** Problem requirements **
Find every line in the records below that contains the word "code", and copy each such line.

** Stored data **
^^^^
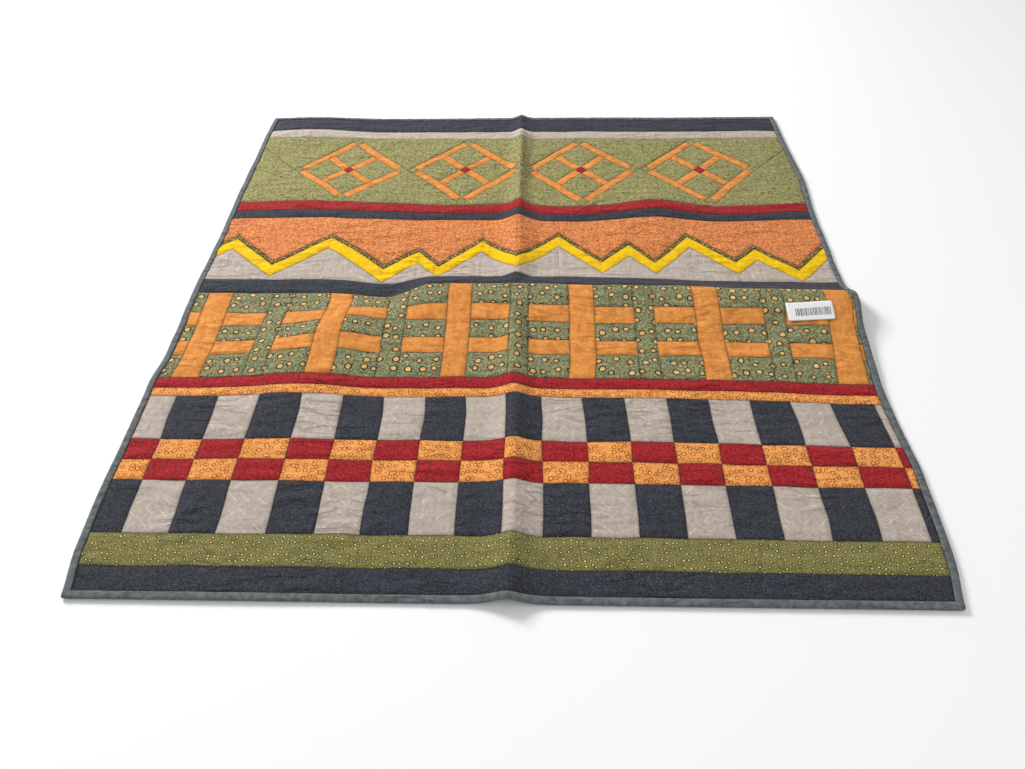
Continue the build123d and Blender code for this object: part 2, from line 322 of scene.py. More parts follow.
def cross_rows():
    """Far and near edge of every row of the cross blocks."""
    far = CROSSES[0]
    scale = (CROSSES[0] - CROSSES[1]) / sum(CROSS_ROWS)
    for depth in CROSS_ROWS:
        yield far, far - depth * scale
        far -= depth * scale


def cross_sides():
    """Spans along X of the units beside every upright bar."""
    for middle in CROSS_MIDDLES:
        yield max(-INNER_X, middle - CROSS_BAR / 2 - CROSS_ARM), middle - CROSS_BAR / 2
        yield middle + CROSS_BAR / 2, min(INNER_X, middle + CROSS_BAR / 2 + CROSS_ARM)


def cross_bars():
    """Upright bars and their arms."""
    rows = list(cross_rows())
    patches = [block(middle - CROSS_BAR / 2, middle + CROSS_BAR / 2, *CROSSES) for middle in CROSS_MIDDLES]
    patches += [block(west, east, *rows[arm]) for west, east in cross_sides() for arm in (1, 3)]
    return patches


def cross_ground():
    """Ground round the arms, and the strips between crosses."""
    rows = list(cross_rows())
    patches = [block(west, east, *rows[row]) for west, east in cross_sides() for row in (0, 2, 4)]
    reach = CROSS_BAR / 2 + CROSS_ARM
    patches += [block(west + reach, east - reach, *CROSSES) for west, east in pairwise(CROSS_MIDDLES)]
    return patches


def checker_patches(row_firsts):
    """Every second block of the given checker rows, from the given first column."""
    columns = list(pairwise([-INNER_X, *CHECKER_SEAMS, INNER_X]))
    patches = []
    for row, first in row_firsts.items():
        far = CHECKERS_FAR - sum(CHECKER_DEPTHS[:row])
        patches += [block(west, east, far, far - CHECKER_DEPTHS[row]) for west, east in columns[first::2]]
    return patches


def all_patches():
    """Every patch of the top, by the piece it belongs to."""
    groups = {name: strip_patches(name) for name in STRIPS}
    groups.update({
        "diamond_ground": diamond_ground(), "diamond_bars": diamond_bars(),
        "diamond_centres": diamond_centres(), "zigzag_sky": zigzag_sky(),
        "zigzag_piping": zigzag_piping(), "zigzag_ribbon": zigzag_ribbon(),
        "zigzag_hills": zigzag_hills(), "cross_bars": cross_bars(), "cross_ground": cross_ground(),
        "checker_grey": checker_patches({0: 0, 3: 1}), "checker_charcoal": checker_patches({0: 1, 3: 0}),
        "checker_red": checker_patches({1: 0, 2: 1}), "checker_orange": checker_patches({1: 1, 2: 0}),
    })
    return groups


PATCHES = all_patches()


# ---- How the quilt lies ---------------------------------------------------------------------

Swell = namedtuple("Swell", "x y left right far near lift slide_x slide_y")

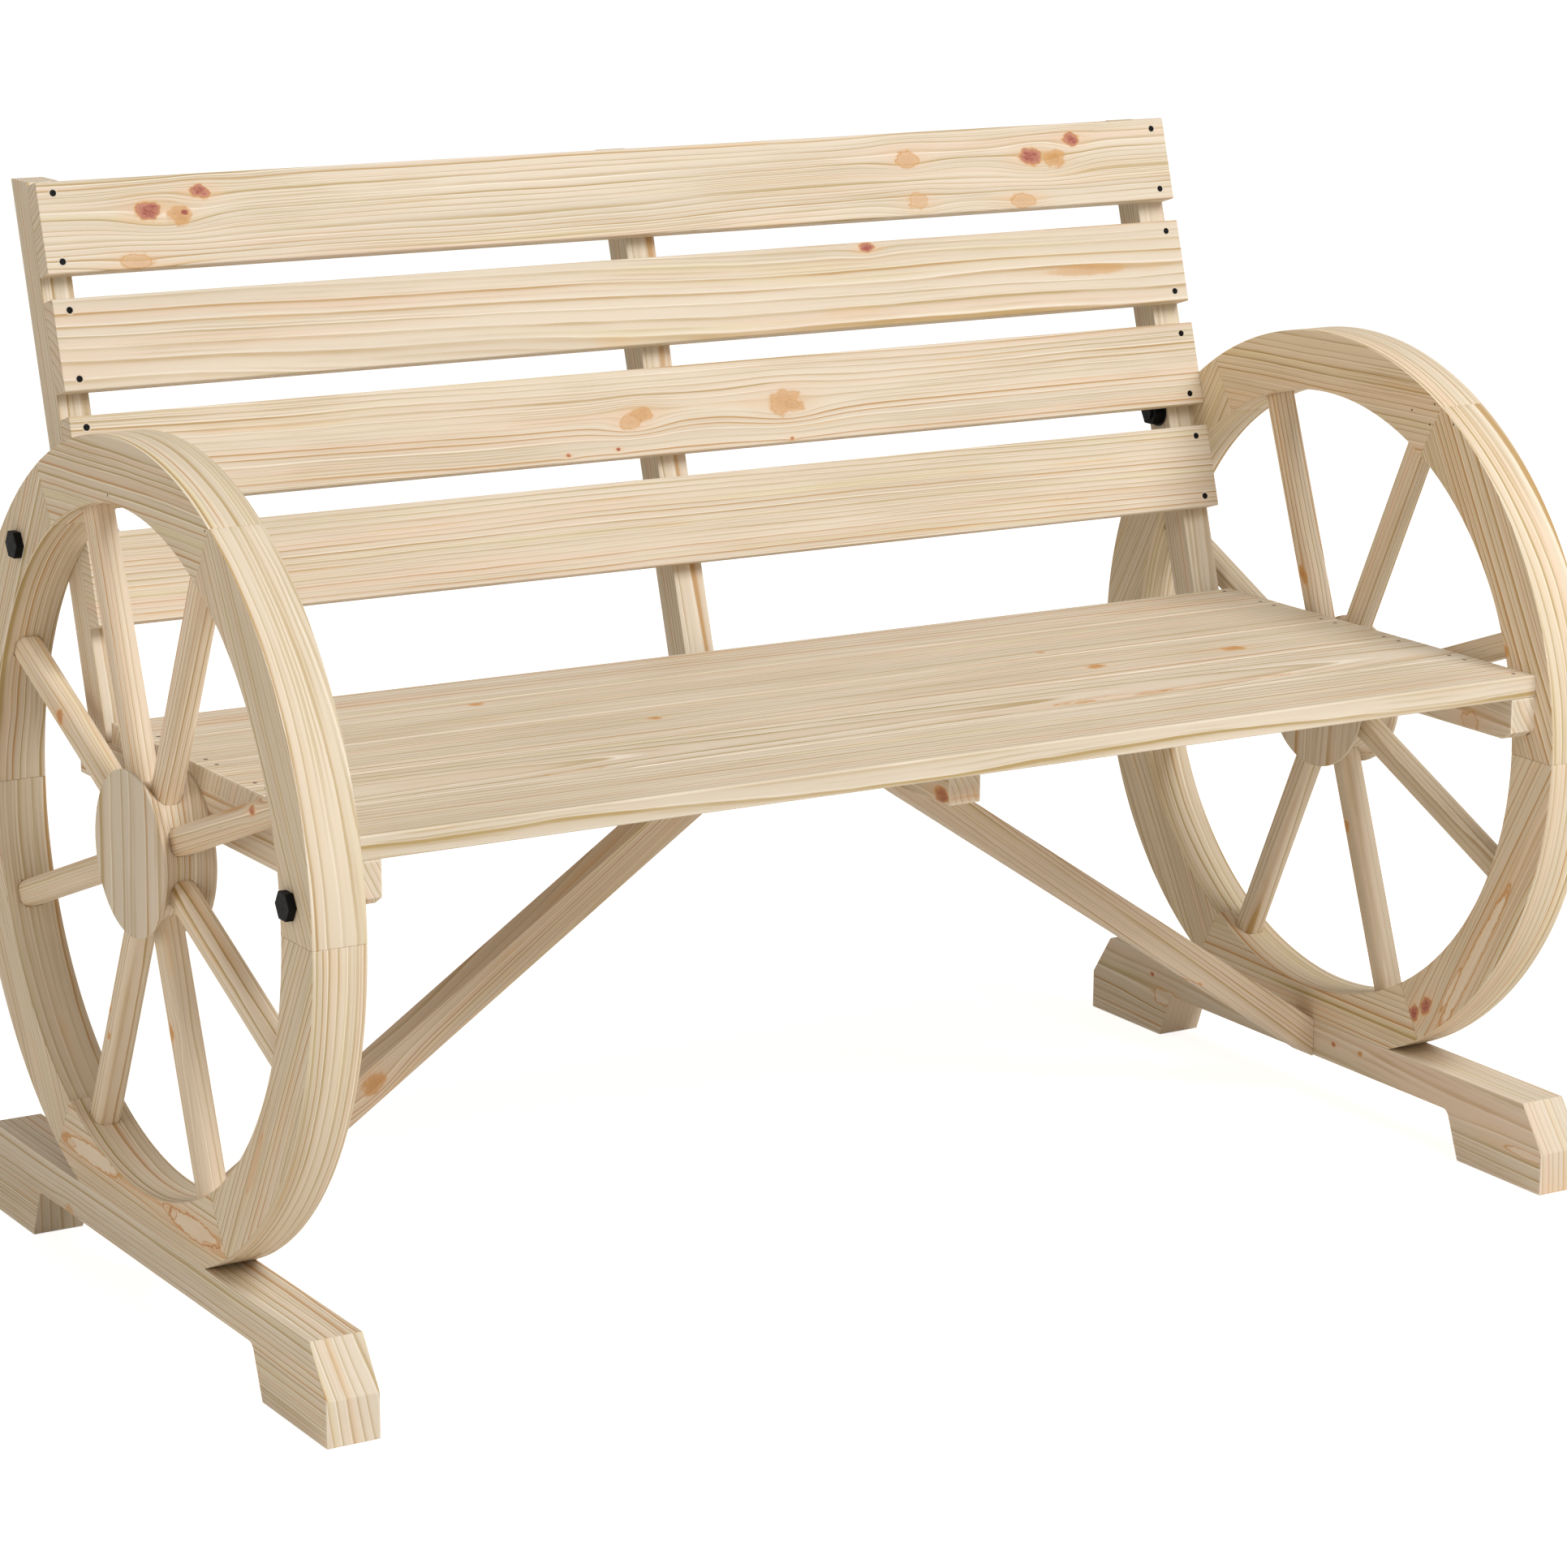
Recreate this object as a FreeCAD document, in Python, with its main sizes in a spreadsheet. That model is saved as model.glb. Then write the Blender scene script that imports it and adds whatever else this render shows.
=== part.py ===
import FreeCAD, Part
import math
import os
import re
import Sketcher

# Garden bench of sawn softwood, carried between two wagon wheels on low feet.
# Lengths are millimetres and angles degrees. The origin lies on the ground under the middle
# of the bench: X runs along the seat, the front faces -Y and Z points up.

SIZES = {
    # Seat, hung between the wheels: above their axle, and in from the rim's front and rear
    "bench_length": 1000,
    "seat_above_axle": 66.2,
    "seat_front_inset": 22.6,
    "seat_rear_inset": 175,
    "plank_thickness": 17,
    "rear_plank_width": 67,
    "plank_gap": 0.4,
    "plank_count": 5,
    "eased_edge": 0.8,
    # Bearers across the underside of the seat
    "bearer_overhang": 60,
    "side_bearer_width": 22.5,
    "side_bearer_height": 32,
    "bearer_nose_length": 10,
    "bearer_nose_height": 6,
    "centre_bearer_width": 26.6,
    "centre_bearer_height": 28,
    "centre_bearer_setback": 29,
    # Backrest, leaning back from upright
    "back_lean": 16.68,
    "upright_gap": 10,
    "upright_depth": 27.5,
    "side_upright_width": 25,
    "centre_upright_width": 26,
    "left_upright_drop": 1.8,
    "centre_upright_drop": 5,
    "right_upright_drop": 5,
    "slat_width": 67.7,
    "slat_thickness": 17,
    "slat_gap": 18.1,
    "slat_clearance": 67.3,
    "slat_count": 4,
    # Wheels: rim of mitred felloes, square spokes with arrises taken off, waisted hub
    "rim_radius": 294.3,
    "rim_sink": 21.6,
    "rim_width": 47.6,
    "rim_thickness": 40,
    "felloe_count": 6,
    "spoke_count": 8,
    "spoke_turn": 25.1,
    "spoke_side": 20,
    "spoke_chamfer": 4.1,
    "spoke_seat": 14,
    "spoke_fit": 0.15,
    "hub_radius": 60,
    "hub_waist": 49,
    "hub_land": 2.5,
    # Feet under the wheels, arched between two pads
    "foot_length": 605,
    "foot_height": 68.3,
    "foot_shoulder": 32.9,
    "foot_slope": 24.5,
    "foot_arch_height": 38,
    "foot_arch_length": 373,
    "foot_arch_flare": 15,
    "foot_arch_round": 7,
    # Braces from the feet up to the centre bearer
    "brace_width": 27.2,
    "brace_cut_height": 31.4,
    # Bolts and coach screws that hold the bench to the wheels. The rear bolts sit a little
    # below and above the crossing of post and rim.
    "hexagon_width": 19,
    "hexagon_height": 6,
    "bolt_shank": 12,
    "bolt_clearance": 0.25,
    "bolt_end": 2,
    "nut_height": 8,
    "washer_radius": 12,
    "washer_thickness": 2,
    "left_bolt_shift": -5.2,
    "right_bolt_shift": 11.6,
    "coach_inset": 9.7,
    "coach_drop": 25.2,
    "coach_bite": 18,
    "coach_core": 8.5,
}

# Places worked out from the sizes above, each from those before it
PLACES = {
    "half_length": "bench_length / 2",
    "wheel_height": "foot_height + rim_radius - rim_sink",
    "wheel_flat": "rim_radius - rim_sink",
    "rim_inner": "rim_radius - rim_width",
    "rim_middle": "rim_radius - rim_width / 2",
    "felloe_angle": "360 / felloe_count",
    "spoke_angle": "360 / spoke_count",
    "spoke_start": "hub_waist - spoke_seat",
    "spoke_end": "rim_inner + spoke_seat",
    "spoke_half": "spoke_side / 2",
    "spoke_flat": "spoke_half - spoke_chamfer",
    "mortise_half": "spoke_half + spoke_fit",
    "mortise_flat": "spoke_flat + spoke_fit * (sqrt(2) - 1)",
    "hub_hollow": "hub_radius - hub_waist",
    "hub_half_hollow": "rim_thickness / 2 - hub_land",
    "hub_curve": "(hub_half_hollow ^ 2 + hub_hollow ^ 2) / (2 * hub_hollow)",
    "seat_height": "wheel_height + seat_above_axle",
    "seat_under": "seat_height - plank_thickness",
    "seat_front": "rim_radius - seat_front_inset",
    "seat_rear": "rim_radius - seat_rear_inset",
    "plank_pitch": "(seat_front + seat_rear - rear_plank_width) / (plank_count - 1)",
    "bearer_rear": "seat_rear + bearer_overhang",
    "lean_slope": "tan(back_lean * 1deg)",
    "lean_cosine": "cos(back_lean * 1deg)",
    "lean_sine": "sin(back_lean * 1deg)",
    "back_foot": "seat_rear + upright_gap - slat_thickness / lean_cosine",
    "upright_back": "slat_thickness + upright_depth",
    "upright_middle": "slat_thickness + upright_depth / 2",
    "slat_pitch": "slat_width + slat_gap",
    "slat_start": "(plank_thickness + slat_clearance) / lean_cosine",
    "slat_top": "slat_start + slat_count * slat_pitch - slat_gap",
    "post_foot_y": "back_foot + upright_middle * lean_cosine",
    "post_foot_z": "seat_above_axle - plank_thickness - upright_middle * lean_sine",
    "post_along": "post_foot_y * lean_sine + post_foot_z * lean_cosine",
    "post_reach": "rim_middle ^ 2 - post_foot_y ^ 2 - post_foot_z ^ 2",
    "rim_crossing": "sqrt(post_along ^ 2 + post_reach) - post_along",
    "left_bolt_rise": "rim_crossing + left_bolt_shift",
    "left_bolt_y": "post_foot_y + left_bolt_rise * lean_sine",
    "left_bolt_z": "post_foot_z + left_bolt_rise * lean_cosine",
    "right_bolt_rise": "rim_crossing + right_bolt_shift",
    "right_bolt_y": "post_foot_y + right_bolt_rise * lean_sine",
    "right_bolt_z": "post_foot_z + right_bolt_rise * lean_cosine",
    "coach_y": "coach_inset - seat_front",
    "coach_z": "seat_above_axle - plank_thickness - coach_drop",
    "bolt_grip": "rim_thickness + side_upright_width",
    "bolt_length": "bolt_grip + washer_thickness + nut_height + bolt_end",
    "brace_start": "centre_bearer_width / 2",
    "brace_bottom": "seat_under - centre_bearer_height",
    "brace_top": "brace_bottom + brace_cut_height",
}

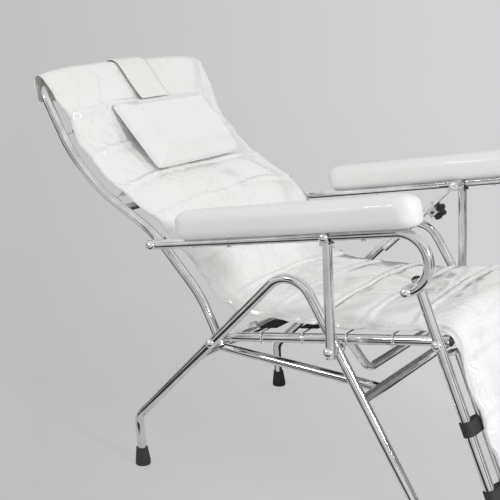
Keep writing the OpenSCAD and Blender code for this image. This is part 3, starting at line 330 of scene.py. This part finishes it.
^^^^
** Answer to the exercise **
Continue the build123d and Blender code for this object: part 2, from line 322 of scene.py. More parts follow.
Keep writing the OpenSCAD and Blender code for this image. This is part 3, starting at line 330 of scene.py. This part finishes it.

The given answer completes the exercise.